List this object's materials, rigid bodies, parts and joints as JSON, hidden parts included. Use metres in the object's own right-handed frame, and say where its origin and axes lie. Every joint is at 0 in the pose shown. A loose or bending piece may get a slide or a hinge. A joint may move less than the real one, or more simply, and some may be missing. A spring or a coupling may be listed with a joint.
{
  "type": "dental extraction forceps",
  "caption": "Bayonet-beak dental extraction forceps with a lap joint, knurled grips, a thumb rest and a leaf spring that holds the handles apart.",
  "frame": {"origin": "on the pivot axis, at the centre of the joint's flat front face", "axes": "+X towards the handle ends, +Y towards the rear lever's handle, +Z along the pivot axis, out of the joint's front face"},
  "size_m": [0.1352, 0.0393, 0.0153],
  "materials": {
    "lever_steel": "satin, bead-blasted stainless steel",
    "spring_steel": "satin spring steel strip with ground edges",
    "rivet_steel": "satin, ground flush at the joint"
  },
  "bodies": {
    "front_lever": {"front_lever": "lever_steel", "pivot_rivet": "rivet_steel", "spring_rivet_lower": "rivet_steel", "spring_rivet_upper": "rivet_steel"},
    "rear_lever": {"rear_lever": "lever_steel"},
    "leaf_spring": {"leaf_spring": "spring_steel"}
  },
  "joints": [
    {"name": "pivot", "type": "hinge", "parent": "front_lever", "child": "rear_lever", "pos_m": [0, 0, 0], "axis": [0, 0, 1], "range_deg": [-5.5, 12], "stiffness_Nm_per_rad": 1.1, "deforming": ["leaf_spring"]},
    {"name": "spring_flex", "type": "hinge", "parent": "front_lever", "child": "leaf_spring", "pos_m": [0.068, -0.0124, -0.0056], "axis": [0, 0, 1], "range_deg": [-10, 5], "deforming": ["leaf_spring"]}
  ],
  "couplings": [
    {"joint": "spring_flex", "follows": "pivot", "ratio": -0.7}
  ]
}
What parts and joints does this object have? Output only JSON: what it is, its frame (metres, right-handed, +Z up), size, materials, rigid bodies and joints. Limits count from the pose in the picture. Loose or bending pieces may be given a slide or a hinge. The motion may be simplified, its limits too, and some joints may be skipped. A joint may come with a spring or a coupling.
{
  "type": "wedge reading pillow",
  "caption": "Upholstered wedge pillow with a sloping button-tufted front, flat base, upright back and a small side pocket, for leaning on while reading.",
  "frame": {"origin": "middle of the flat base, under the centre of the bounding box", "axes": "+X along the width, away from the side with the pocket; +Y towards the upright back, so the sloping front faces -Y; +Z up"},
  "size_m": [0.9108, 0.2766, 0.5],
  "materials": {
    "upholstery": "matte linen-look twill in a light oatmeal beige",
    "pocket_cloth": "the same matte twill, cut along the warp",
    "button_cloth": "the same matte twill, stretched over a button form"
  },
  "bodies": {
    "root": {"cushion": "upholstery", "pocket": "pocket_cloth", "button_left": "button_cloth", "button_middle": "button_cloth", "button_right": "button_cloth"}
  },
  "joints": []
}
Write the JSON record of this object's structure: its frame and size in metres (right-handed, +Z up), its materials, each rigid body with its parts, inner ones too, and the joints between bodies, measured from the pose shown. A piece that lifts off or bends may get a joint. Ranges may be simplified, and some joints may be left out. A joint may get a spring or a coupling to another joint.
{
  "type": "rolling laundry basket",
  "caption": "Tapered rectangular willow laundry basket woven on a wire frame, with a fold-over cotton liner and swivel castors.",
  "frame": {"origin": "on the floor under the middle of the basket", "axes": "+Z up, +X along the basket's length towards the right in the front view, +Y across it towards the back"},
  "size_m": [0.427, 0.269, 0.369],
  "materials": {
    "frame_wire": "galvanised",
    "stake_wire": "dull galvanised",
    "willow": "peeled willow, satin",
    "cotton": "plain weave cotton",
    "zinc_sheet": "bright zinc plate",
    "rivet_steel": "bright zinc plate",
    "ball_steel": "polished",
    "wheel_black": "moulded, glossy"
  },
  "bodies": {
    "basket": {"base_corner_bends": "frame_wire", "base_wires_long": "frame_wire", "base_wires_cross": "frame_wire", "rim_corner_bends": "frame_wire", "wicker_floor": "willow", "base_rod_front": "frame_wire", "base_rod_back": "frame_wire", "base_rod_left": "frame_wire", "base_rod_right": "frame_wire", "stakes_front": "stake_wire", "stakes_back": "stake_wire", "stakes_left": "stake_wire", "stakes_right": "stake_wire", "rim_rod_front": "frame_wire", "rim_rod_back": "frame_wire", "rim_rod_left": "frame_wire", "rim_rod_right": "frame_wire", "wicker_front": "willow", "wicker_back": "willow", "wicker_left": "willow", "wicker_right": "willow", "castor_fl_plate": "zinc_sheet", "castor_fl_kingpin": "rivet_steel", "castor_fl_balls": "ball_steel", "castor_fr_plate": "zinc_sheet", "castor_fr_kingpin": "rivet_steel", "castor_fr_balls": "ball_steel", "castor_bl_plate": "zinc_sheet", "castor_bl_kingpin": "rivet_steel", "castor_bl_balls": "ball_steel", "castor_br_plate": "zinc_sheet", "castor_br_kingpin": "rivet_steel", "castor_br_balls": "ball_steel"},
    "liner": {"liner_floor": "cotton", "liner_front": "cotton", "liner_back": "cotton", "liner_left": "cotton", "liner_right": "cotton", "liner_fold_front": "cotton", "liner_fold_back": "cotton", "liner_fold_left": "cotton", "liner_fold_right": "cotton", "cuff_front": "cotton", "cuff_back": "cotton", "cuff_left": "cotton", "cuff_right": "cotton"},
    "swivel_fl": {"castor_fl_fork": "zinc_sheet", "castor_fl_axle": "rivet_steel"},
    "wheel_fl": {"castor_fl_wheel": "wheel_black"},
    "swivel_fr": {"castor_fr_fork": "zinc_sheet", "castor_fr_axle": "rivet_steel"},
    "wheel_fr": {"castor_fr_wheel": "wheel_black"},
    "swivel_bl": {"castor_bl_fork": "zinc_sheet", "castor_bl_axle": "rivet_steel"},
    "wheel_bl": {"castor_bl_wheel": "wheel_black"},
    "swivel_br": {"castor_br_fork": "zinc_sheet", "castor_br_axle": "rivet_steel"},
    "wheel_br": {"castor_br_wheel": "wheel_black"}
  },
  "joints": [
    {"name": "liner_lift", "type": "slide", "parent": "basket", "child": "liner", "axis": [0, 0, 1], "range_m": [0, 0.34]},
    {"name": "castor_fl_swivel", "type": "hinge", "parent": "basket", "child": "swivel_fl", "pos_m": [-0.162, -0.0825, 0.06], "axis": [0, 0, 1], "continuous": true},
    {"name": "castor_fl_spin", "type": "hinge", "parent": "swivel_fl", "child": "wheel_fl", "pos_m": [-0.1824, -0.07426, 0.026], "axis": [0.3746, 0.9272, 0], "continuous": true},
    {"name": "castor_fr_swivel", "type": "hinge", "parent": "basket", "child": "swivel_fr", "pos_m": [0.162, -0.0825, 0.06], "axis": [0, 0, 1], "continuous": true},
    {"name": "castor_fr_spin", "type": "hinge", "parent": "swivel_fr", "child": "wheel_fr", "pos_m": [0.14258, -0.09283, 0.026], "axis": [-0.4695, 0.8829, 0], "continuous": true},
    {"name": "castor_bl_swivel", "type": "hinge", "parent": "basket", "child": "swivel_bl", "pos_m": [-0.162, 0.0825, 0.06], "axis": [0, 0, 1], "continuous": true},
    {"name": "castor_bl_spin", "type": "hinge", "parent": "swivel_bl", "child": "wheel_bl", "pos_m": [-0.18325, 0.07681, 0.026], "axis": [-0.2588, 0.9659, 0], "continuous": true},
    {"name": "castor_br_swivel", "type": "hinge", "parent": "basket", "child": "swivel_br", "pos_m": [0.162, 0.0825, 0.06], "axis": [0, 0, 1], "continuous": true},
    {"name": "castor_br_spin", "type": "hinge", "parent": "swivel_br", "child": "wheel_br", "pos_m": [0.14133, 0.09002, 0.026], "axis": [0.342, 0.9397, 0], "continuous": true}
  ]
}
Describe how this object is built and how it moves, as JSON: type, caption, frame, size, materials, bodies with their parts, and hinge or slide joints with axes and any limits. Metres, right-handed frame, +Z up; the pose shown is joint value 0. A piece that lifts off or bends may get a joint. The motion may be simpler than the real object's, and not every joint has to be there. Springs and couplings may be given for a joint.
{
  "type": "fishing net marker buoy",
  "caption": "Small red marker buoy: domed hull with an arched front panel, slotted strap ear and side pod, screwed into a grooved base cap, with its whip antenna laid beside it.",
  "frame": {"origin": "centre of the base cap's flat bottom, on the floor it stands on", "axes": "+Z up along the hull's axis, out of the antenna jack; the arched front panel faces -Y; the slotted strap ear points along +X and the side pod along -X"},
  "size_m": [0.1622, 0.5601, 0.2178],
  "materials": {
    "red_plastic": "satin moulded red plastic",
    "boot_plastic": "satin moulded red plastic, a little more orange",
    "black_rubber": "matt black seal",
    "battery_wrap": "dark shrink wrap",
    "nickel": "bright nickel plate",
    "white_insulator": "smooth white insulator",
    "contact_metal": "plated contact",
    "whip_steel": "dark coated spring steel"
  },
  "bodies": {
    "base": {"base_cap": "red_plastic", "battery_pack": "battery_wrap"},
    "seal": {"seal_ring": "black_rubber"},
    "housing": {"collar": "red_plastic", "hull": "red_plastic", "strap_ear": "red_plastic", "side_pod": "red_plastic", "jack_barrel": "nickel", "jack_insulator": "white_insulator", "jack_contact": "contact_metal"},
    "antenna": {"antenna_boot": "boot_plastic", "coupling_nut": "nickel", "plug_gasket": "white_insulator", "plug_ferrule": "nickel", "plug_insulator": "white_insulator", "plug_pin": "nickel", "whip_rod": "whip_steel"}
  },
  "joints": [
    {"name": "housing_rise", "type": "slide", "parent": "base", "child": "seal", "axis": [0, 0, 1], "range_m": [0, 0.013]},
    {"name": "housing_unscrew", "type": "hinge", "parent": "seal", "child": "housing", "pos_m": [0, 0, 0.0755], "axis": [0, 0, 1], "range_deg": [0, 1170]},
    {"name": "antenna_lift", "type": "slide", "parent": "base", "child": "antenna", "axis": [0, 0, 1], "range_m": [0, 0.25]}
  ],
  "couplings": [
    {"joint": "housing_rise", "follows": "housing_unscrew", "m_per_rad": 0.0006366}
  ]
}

▶ Task requirements: Return each line of the listing that holds the string "shown".

▶ Response below:
List this object's materials, rigid bodies, parts and joints as JSON, hidden parts included. Use metres in the object's own right-handed frame, and say where its origin and axes lie. Every joint is at 0 in the pose shown. A loose or bending piece may get a slide or a hinge. A joint may move less than the real one, or more simply, and some may be missing. A spring or a coupling may be listed with a joint.
Write the JSON record of this object's structure: its frame and size in metres (right-handed, +Z up), its materials, each rigid body with its parts, inner ones too, and the joints between bodies, measured from the pose shown. A piece that lifts off or bends may get a joint. Ranges may be simplified, and some joints may be left out. A joint may get a spring or a coupling to another joint.
Describe how this object is built and how it moves, as JSON: type, caption, frame, size, materials, bodies with their parts, and hinge or slide joints with axes and any limits. Metres, right-handed frame, +Z up; the pose shown is joint value 0. A piece that lifts off or bends may get a joint. The motion may be simpler than the real object's, and not every joint has to be there. Springs and couplings may be given for a joint.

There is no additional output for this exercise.